== GIVEN INSTRUCTION ==
Wherever "behind" appears in a line, copy that line.

== DATA EXTRACT ==
++++++++++

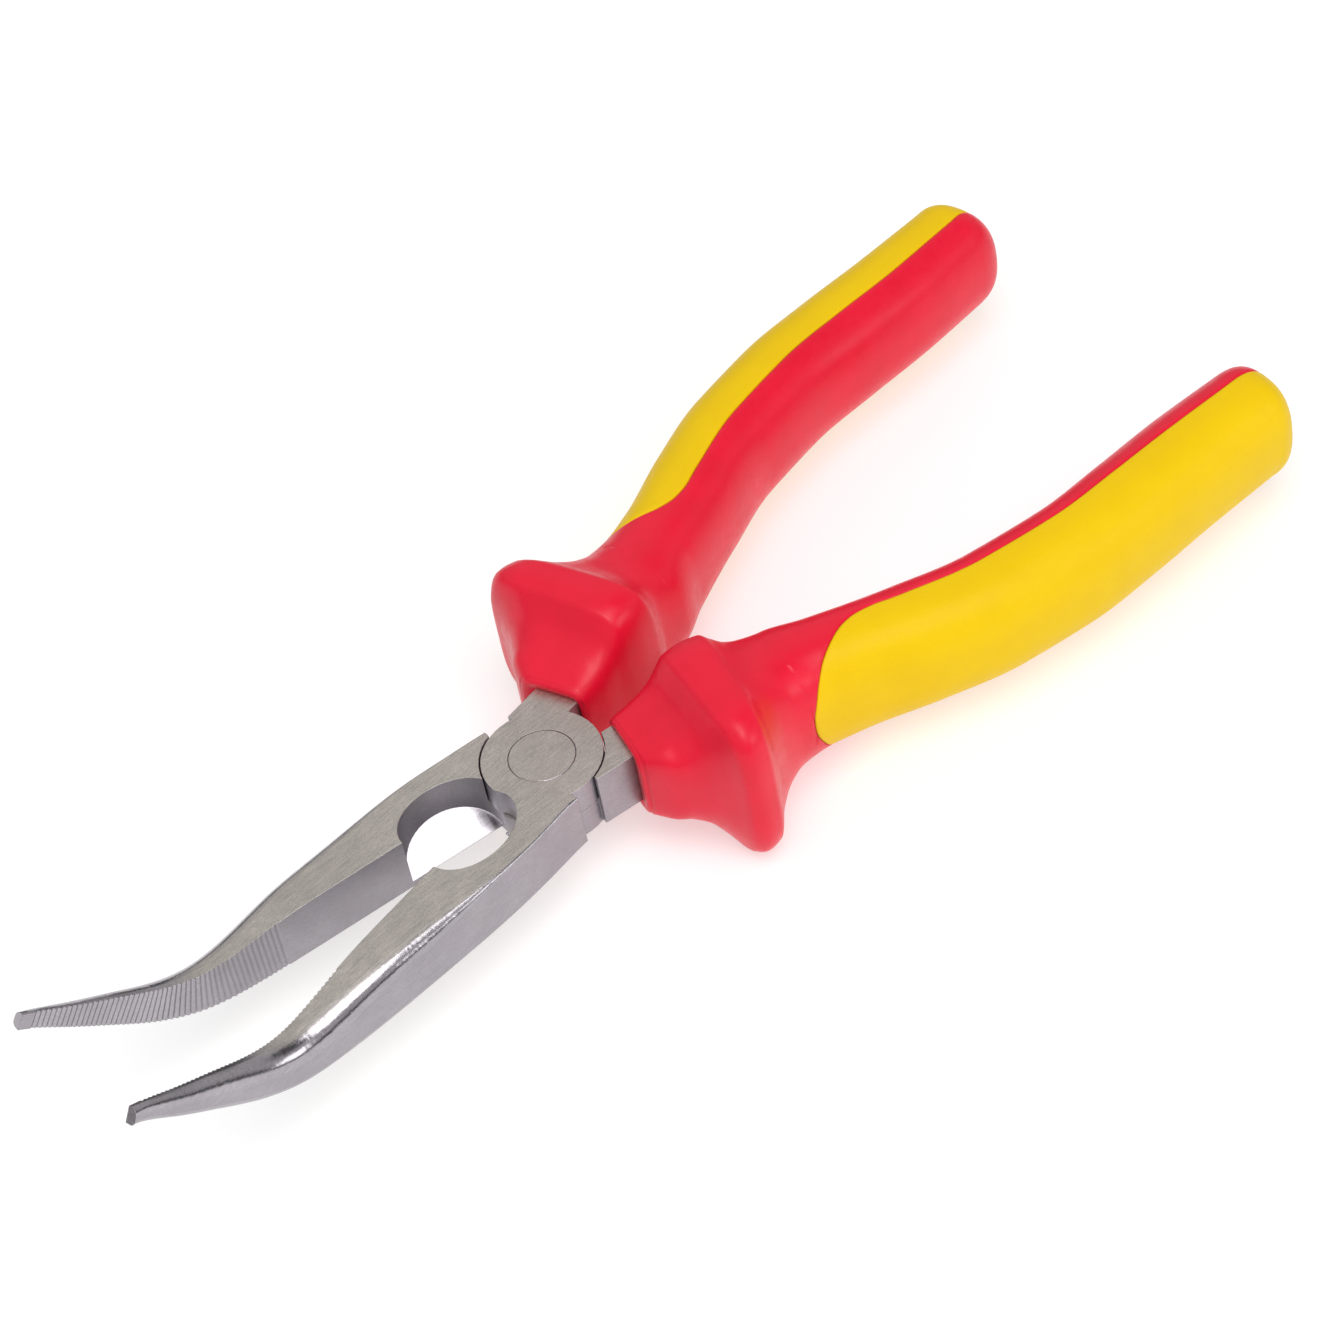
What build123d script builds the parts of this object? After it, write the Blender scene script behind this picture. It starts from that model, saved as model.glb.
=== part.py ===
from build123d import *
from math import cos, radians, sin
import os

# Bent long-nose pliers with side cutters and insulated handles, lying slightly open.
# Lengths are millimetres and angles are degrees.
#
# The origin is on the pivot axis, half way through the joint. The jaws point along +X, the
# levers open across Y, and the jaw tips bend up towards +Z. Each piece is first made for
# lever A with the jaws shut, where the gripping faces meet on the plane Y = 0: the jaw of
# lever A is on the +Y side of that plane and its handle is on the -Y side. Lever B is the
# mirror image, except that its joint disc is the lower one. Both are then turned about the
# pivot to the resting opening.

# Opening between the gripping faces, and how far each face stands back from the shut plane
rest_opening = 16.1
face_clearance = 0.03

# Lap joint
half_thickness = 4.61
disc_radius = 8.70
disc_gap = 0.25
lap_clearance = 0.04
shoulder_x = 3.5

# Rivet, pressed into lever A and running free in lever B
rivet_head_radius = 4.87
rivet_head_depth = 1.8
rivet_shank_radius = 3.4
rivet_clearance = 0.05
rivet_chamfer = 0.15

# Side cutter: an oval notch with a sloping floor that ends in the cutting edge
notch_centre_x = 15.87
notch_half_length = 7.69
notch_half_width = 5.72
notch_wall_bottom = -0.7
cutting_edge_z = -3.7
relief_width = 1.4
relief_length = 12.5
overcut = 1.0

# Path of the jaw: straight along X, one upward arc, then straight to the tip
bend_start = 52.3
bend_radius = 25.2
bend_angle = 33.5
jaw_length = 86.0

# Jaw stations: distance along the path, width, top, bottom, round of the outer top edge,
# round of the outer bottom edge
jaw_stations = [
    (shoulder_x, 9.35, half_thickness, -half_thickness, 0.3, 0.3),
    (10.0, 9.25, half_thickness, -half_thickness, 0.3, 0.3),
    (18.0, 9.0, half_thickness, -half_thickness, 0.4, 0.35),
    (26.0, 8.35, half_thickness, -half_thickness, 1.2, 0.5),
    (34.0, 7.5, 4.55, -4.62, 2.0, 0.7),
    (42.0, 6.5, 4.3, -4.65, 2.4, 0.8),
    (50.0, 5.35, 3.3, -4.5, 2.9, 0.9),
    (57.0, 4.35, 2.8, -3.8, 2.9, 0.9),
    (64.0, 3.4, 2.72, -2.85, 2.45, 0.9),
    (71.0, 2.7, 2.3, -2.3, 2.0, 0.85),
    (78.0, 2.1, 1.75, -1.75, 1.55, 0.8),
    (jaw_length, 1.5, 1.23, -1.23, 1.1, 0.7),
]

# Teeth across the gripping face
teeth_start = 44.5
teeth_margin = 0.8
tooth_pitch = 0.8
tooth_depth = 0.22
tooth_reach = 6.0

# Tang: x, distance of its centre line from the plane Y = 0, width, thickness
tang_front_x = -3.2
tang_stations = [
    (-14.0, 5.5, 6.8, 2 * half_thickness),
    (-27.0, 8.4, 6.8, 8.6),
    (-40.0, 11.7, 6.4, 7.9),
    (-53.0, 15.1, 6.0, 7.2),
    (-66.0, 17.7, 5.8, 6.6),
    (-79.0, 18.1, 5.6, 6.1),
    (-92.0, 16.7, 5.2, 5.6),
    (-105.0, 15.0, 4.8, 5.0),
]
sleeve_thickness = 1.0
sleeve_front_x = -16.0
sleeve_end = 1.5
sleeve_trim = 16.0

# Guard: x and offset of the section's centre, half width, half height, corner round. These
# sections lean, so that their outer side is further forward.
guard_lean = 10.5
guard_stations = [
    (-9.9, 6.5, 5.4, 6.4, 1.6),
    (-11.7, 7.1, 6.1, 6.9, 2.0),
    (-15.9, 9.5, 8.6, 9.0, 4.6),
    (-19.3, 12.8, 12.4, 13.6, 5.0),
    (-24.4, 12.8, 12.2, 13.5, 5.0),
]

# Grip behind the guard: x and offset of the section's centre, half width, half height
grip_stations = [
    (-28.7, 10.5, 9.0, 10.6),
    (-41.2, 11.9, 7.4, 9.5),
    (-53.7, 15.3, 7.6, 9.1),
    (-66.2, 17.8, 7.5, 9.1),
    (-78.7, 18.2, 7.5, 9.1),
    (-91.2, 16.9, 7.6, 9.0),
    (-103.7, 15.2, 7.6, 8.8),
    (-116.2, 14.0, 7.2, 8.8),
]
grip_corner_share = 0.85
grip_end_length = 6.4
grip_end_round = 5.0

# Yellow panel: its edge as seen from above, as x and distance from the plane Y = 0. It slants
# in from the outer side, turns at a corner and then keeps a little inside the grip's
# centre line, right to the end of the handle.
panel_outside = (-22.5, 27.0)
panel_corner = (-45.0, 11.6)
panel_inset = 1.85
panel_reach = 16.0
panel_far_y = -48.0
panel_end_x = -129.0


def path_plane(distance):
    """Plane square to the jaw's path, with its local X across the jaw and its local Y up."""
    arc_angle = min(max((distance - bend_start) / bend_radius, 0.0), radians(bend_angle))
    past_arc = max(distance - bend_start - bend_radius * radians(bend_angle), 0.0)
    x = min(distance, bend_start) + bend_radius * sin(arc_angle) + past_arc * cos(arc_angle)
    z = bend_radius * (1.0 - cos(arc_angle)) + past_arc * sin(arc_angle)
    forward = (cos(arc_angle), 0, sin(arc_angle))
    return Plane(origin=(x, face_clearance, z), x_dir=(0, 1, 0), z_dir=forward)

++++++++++

== WRITTEN RESPONSE ==
What build123d script builds the parts of this object? After it, write the Blender scene script behind this picture. It starts from that model, saved as model.glb.
# Grip behind the guard: x and offset of the section's centre, half width, half height